6 Responses leave one →
  1. January 22, 2024

    Very interesting. And once again it shows me that 200 years ago there was a much more sophisticated and refined fashion than today. Today everything is STYLESS and UNIFORM — when I look at “the people” today I have to realise this: Young men and women with high-water trousers, bare ankles, ultra-ugly “sports shoes” (which, by the way, kill EVERY “STYLE”!!!) are the order of the day. And NOTHING has changed in what feels like 20 years. At least: flared trousers and wide trousers are finally coming back. What a blessing!

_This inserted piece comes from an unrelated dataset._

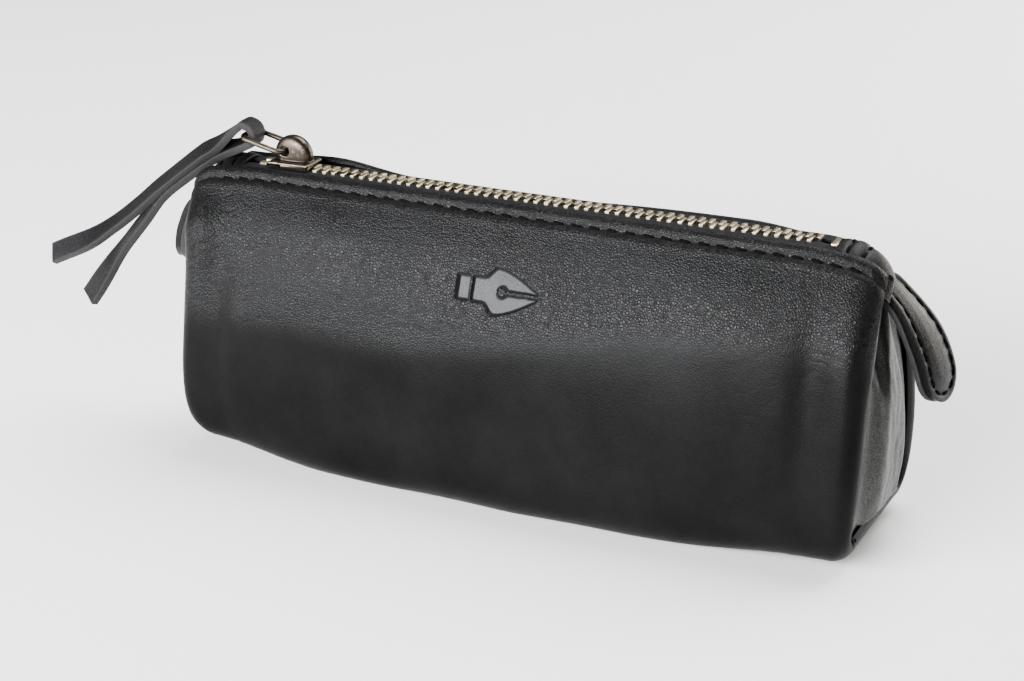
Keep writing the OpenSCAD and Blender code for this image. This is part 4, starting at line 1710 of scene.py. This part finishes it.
@dataclass
class Studio:
    """A pale floor, soft light and the camera."""

    azimuth: float = math.radians(25.44)
    pitch: float = math.radians(21.42)
    roll: float = math.radians(-0.5)
    distance: float = 0.6462
    target: tuple[float, float, float] = (0.0, 0.0, 0.042)
    focal_mm: float = 84.4
    shift: tuple[float, float] = (-0.01995, -0.0056)

    def make_floor(self) -> None:
        """Lays the floor, with a faint unevenness."""
        bpy.ops.object.select_all(action="DESELECT")
        bpy.ops.mesh.primitive_plane_add(size=6.0)
        floor = bpy.context.object
        floor.name = "studio_floor"
        s = Shader("pale_paper")
        cloud = s.add("TexNoise", Vector=s.place, Scale=3.0, Detail=2.0)
        colour = s.blend(cloud.outputs["Fac"], (0.86, 0.86, 0.855, 1), (0.9, 0.9, 0.895, 1))
        floor.data.materials.append(s.finish(Base_Color=colour, Roughness=0.8))

    def add_light(self, name: str, way: tuple[float, float, float], far: float,
                  size: tuple[float, float], power: float,
                  tint: tuple[float, float, float]) -> None:
        """Hangs a soft light.

        Args:
            name: the light's name.
            way: the way to it from the case.
            far: how far away it hangs.
            size: its width and height.
            power: its power in watts.
            tint: its colour.
        """
        data = bpy.data.lights.new(name, "AREA")
        data.shape = "RECTANGLE"
        data.energy, data.color = power, tint
        data.size, data.size_y = size
        light = bpy.data.objects.new(name, data)
        bpy.context.scene.collection.objects.link(light)
        toward = Vector(way).normalized()
        light.location = Vector(self.target) + toward * far
        light.rotation_euler = toward.to_track_quat("Z", "Y").to_euler()

    def make_camera(self) -> None:
        """Sets the camera at the case's front right."""
        a, p = self.azimuth, self.pitch
        back = Vector((math.sin(a) * math.cos(p), -math.cos(a) * math.cos(p), math.sin(p)))
        data = bpy.data.cameras.new("camera")
        data.sensor_width, data.lens = 36.0, self.focal_mm
        data.shift_x, data.shift_y = self.shift
        data.clip_start = 0.01
        camera = bpy.data.objects.new("camera", data)
        bpy.context.scene.collection.objects.link(camera)
        camera.location = Vector(self.target) + back * self.distance
        turn = back.to_track_quat("Z", "Y").to_matrix().to_4x4()
        turn = turn @ Matrix.Rotation(self.roll, 4, "Z")
        camera.rotation_euler = turn.to_euler()
        bpy.context.scene.camera = camera

    def make_world(self) -> None:
        """Lights the room: bright overhead, dim near the horizon."""
        world = bpy.data.worlds.new("studio")
        bpy.context.scene.world = world
        world.use_nodes = True
        tree = world.node_tree
        place = tree.nodes.new("ShaderNodeTexCoord")
        split = tree.nodes.new("ShaderNodeSeparateXYZ")
        ramp = tree.nodes.new("ShaderNodeValToRGB")
        tree.links.new(place.outputs["Generated"], split.inputs[0])
        tree.links.new(split.outputs["Z"], ramp.inputs[0])
        tree.links.new(ramp.outputs[0], tree.nodes["Background"].inputs[0])
        ramp.color_ramp.elements[0].color = (0.05, 0.05, 0.052, 1)
        ramp.color_ramp.elements[1].color = (1.0, 1.0, 1.02, 1)
        ramp.color_ramp.elements[1].position = 0.9
        tree.nodes["Background"].inputs[1].default_value = 0.3

    def make(self) -> None:
        """Builds the studio."""
        self.make_camera()
        self.make_floor()
        self.make_world()
        self.add_light("window_left", (-0.42, -0.9, 0.37), 1.25, (1.25, 0.42), 84,
                       (0.97, 0.98, 1.0))
        self.add_light("top_back", (0.25, 0.65, 1.4), 1.5, (1.2, 1.2), 56, (0.98, 0.99, 1.0))
        self.add_light("card_right", (0.55, 0.83, 0.22), 0.9, (0.75, 0.36), 9, (1.0, 0.95, 0.87))


def main() -> None:
    """Builds the case around the frame, piece by piece, and lights it."""
    logging.basicConfig(level=logging.INFO, format="%(name)s %(message)s")
    Studio().make()
    low, high = box_mm("body_wrap")
    form = CaseForm(length=high[0] - low[0], height=high[2], width=high[1] - low[1])
    finishes = Finishes.made()
    Shell(form, finishes).make()
    panels = EndPanels(form, finishes)
    panels.make()
    Lining(form, finishes).make(panels)
    Zip(form, finishes).make()
    Slider(finishes).make()
    Pull(finishes).make()
    HemStitches(form, finishes).make()
    Caps(form, finishes).make()
    Tabs(finishes).make()


if __name__ == "__main__":
    main()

    And when I look at the pictures, I also realise: even slightly more corpulent men look fantastically elegant in their outfits!

    Love & Peace
    ACHIM

  2. January 22, 2024

    Dighton is my family name. I have looked for links to the “famous Dightons” but alas, yet again, I think my family aligns with the infamous.
    The costumes are fascinating and depict very clearly the fashions of the day for gentleman. A large belly was obviously also very à la mode for city gents!

  3. Mark permalink
    January 22, 2024

    Delightful and amusing, probably unlike the people being caricatured.
    Similar to the Spy cartoons which came later, perhaps not as cutting.

  4. Jill Wilson permalink
    January 22, 2024

    These are great reference pictures for period costumes – thank you! For example I hadn’t realised that top hats had become fashionable that early.

  5. January 22, 2024

    Ah, readers, let’s lurk behind a column and see if we can overhear the dialog of these prosperous
    men.

    “……for upon my life I don’t know anybody to go to it…………..I don’t mind if a lunch is provided”
    observed the gentleman with the excrescence on his nose. “But I must be fed.”

    Thank you GA and Richard Dighton. (oh, and Charles Dickens)

  6. Annie S permalink
    January 23, 2024

    Seeing illustration number 12 I can now understand what my grandmother, born 1890, meant when she referred to a man having a ‘corporation stomach’!